Plein de joie et rendant grâces à Dieu, le saint bénit du signe de la Croix les quatre directions de l’espace et offrit une prière pour le salut de tous les chrétiens. Il refusa qu’on lui lie les mains, afin de les garder en croix, et c’est sans opposer la moindre résistance qu’il fut pendu à un arbre et qu’il remit glorieusement son âme à Dieu. Il était âgé de soixante-cinq ans.
Comme les chrétiens, qui s’étaient précipités pour recueillir dans leurs filets de pêche le corps du saint que ses bourreaux avaient jeté dans le fleuve, étaient restés bredouilles, trois jours après, un prêtre nommé Marc, s’étant armé de prière, découvrit la précieuse relique qui flottait sur les eaux, debout, comme si le saint était encore vivant. On le sortit de l’eau et, après l’avoir revêtu de ses vêtements monastiques, on l’enterra dignement.
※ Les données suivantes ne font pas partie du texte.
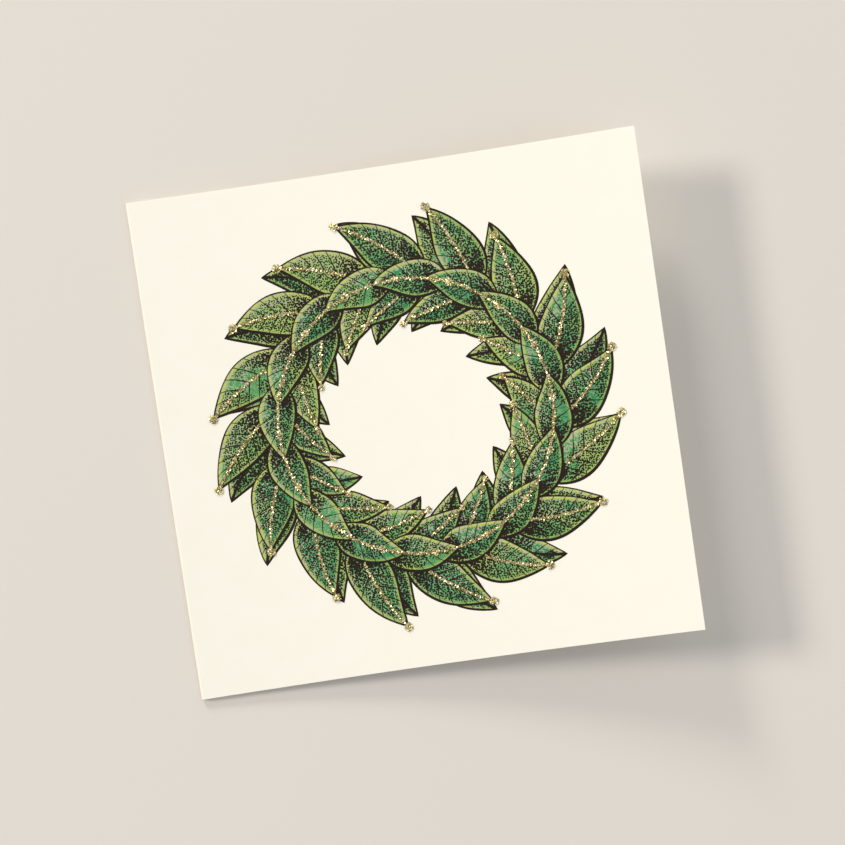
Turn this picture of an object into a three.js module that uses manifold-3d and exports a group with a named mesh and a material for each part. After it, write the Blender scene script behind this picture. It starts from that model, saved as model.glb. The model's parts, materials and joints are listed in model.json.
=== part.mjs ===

Et de très nombreux miracles s’accomplirent par la suite sur son tombeau et par l’intermédiaire de ses reliques. [Les reliques du saint ont échappé à la tourmente de l’athéisme en Albanie et se trouvent toujours dans l’église du monastère abandonné, comme germe de la résurrection de la foi dans ce pays.] En 1813, Ali Pacha de Ioannina, auquel saint Cosmas avait prédit son glorieux avenir, fit construire une église et un monastère auprès du tombeau et il offrit son crâne, dans un reliquaire en argent, à son épouse chrétienne, Basiliquie.
Saint Cosmas, dont la prédication a contribué de manière décisive au réveil de la foi fut aussitôt vénéré par le peuple comme nouvel apôtre et « prince des nouveaux-martyrs », mais son culte n’a été néanmoins officiellement reconnu qu’en 1961 par le Patriarcat Œcuménique.